World Vision has been working in what is now known as South Sudan, since 1989. We’re currently assisting hundreds of thousands of children and their families affected by conflict and hunger; including those who’ve fled to neighbouring Uganda, Kenya and Ethiopia.  We’re providing emergency food aid, treatment for malnourished children and pregnant and breastfeeding women, agricultural training and support, clean water, hygiene and sanitation kits, child friendly spaces, early education and peacebuilding training.

 Iraq

World Vision is working in camps throughout the Kurdistan Region of Iraq. The organisation provides immediate assistance to families as they arrive in the camps including food, water, mattresses and healthcare, as well as longer-term education, protection and economic development programs to ensure they can recover and start rebuilding their lives.

As part of World Vision’s child protection programs, teams of social workers identify some of the most vulnerable children in the camps and provide essential care. The social workers offer psychosocial support and connect the children with other services, such as medical experts, to help them recover. The social workers also help reunify unaccompanied and separated children with their families. 
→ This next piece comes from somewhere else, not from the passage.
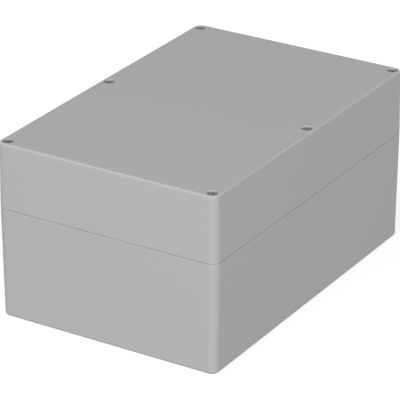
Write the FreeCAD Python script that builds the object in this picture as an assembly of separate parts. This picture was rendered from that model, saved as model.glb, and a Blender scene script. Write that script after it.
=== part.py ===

 Democratic Republic of Congo

World Vision has been delivering relief, rehabilitation and development programmes to children and their families affected by conflict, disasters and poverty since 1984. Currently, WV operates in 14 out of the country’s 26 provinces, with programming in protection, health, nutrition, water and sanitation, food assistance, food security, peacebuilding and emergency relief reaching almost 2.5m people as direct beneficiaries in 2015. We are the World Food Programme’s (WFP) biggest partner in country, distributing food to nearly one million people.

Since the violence erupted in the Kasai region, World Vision has been aiming to reach more than 146,000 people in the Grand Kasai region, as well as refugees who’ve fled to Angola. Initial interventions focus on food and child protection.

Working with World Food Programme we have distributed foodstuffs to more than 28,000 people in Kasai Central – these are the first food distributions in the region since the crisis began. We are also planning a scale up with WFP to a further 120,000 individuals through December, as well as the opening of six Child Friendly Spaces, back to school distributions of bags and supplies, and education interventions which will reach over 30,000 children affected by the conflict.